DATASET CONTENT »
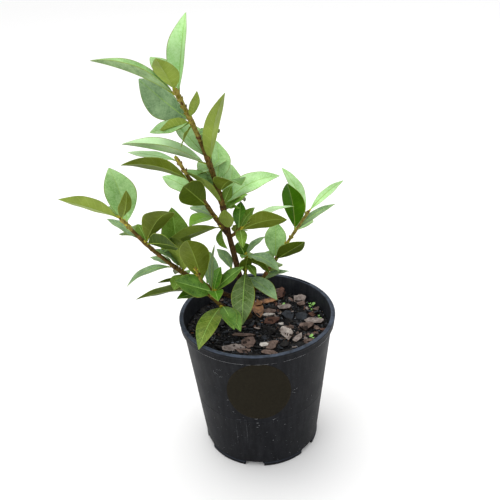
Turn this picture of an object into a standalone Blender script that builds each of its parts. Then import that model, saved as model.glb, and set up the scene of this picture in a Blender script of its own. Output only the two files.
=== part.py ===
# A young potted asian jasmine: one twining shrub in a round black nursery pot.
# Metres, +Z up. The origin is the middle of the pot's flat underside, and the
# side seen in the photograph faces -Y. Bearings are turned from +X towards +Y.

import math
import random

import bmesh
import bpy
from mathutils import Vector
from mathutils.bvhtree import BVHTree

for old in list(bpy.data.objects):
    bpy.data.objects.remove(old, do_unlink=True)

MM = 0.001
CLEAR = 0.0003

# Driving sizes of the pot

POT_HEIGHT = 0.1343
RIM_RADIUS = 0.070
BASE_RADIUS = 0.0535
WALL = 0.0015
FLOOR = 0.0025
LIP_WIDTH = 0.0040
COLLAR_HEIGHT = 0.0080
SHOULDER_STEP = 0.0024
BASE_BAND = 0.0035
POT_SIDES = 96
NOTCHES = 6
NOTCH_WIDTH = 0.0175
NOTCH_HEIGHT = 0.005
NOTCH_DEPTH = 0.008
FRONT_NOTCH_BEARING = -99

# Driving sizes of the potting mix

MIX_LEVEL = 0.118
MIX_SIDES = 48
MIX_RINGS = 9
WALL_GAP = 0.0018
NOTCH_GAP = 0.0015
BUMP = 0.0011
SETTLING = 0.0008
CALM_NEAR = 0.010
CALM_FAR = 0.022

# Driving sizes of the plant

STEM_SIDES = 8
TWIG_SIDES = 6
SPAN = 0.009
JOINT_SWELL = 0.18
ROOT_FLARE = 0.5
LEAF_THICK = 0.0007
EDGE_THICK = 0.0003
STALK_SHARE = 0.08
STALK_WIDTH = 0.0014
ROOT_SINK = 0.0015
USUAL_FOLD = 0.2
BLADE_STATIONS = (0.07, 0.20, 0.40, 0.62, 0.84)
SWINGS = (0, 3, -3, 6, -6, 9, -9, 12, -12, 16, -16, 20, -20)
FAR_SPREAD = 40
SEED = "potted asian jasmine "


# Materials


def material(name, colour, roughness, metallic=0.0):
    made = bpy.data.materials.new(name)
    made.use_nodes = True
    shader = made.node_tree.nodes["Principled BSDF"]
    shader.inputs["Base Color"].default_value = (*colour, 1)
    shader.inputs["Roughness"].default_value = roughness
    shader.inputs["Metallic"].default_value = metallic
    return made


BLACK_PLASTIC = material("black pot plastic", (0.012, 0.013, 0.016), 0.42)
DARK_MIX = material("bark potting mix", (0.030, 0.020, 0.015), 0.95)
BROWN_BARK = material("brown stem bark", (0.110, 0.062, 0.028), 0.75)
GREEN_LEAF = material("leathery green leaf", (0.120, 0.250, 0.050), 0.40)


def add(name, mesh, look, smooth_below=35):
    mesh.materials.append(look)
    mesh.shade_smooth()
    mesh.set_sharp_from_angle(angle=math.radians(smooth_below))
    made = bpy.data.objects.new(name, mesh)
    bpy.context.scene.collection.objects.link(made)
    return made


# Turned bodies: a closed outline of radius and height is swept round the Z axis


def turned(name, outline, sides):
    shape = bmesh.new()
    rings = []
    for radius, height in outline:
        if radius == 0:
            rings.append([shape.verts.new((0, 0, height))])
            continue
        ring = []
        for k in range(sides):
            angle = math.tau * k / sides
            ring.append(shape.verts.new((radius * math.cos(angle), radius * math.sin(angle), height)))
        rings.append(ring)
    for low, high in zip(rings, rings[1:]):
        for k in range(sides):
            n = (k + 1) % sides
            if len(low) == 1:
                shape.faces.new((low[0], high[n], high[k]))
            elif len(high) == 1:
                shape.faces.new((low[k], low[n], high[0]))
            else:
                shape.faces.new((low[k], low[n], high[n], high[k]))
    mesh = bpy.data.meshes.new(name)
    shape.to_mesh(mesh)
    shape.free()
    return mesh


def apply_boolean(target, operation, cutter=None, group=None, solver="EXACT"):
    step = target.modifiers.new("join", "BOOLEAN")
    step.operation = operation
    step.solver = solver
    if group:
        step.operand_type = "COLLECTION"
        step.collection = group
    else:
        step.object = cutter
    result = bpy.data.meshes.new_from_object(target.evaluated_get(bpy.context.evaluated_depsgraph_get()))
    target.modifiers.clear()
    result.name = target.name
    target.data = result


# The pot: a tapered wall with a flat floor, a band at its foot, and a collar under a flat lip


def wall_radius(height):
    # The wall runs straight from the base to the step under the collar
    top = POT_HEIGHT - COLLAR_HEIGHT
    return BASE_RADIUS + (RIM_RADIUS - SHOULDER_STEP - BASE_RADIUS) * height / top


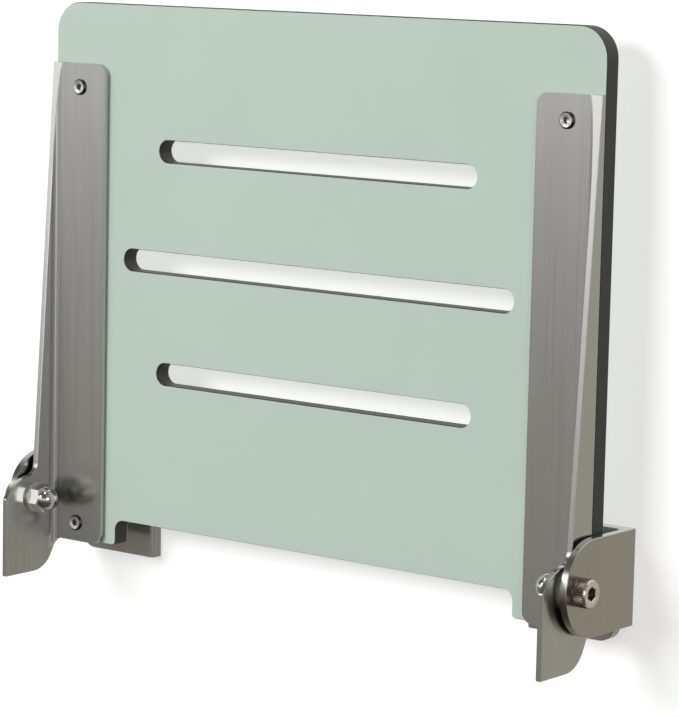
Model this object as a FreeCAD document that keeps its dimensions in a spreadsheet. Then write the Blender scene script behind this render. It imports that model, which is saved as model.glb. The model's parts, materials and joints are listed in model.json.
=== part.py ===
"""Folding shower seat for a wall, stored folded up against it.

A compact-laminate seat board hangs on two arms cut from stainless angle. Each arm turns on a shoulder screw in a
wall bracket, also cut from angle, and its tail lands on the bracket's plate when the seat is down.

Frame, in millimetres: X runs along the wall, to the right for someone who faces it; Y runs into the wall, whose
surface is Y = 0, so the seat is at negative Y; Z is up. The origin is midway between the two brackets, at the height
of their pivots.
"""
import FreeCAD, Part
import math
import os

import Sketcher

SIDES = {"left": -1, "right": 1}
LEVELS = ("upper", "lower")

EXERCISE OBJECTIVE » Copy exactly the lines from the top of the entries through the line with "import random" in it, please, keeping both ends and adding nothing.

TASK RESPONSE »
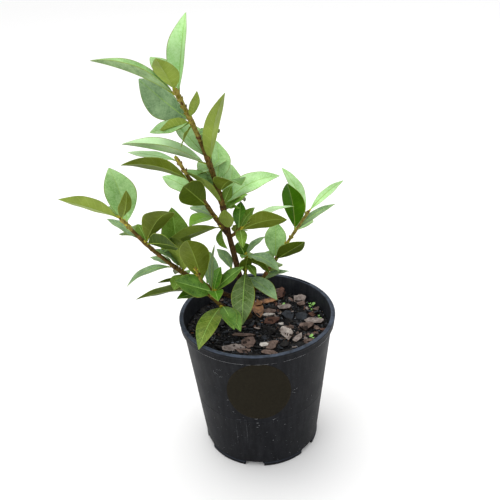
Turn this picture of an object into a standalone Blender script that builds each of its parts. Then import that model, saved as model.glb, and set up the scene of this picture in a Blender script of its own. Output only the two files.
=== part.py ===
# A young potted asian jasmine: one twining shrub in a round black nursery pot.
# Metres, +Z up. The origin is the middle of the pot's flat underside, and the
# side seen in the photograph faces -Y. Bearings are turned from +X towards +Y.

import math
import random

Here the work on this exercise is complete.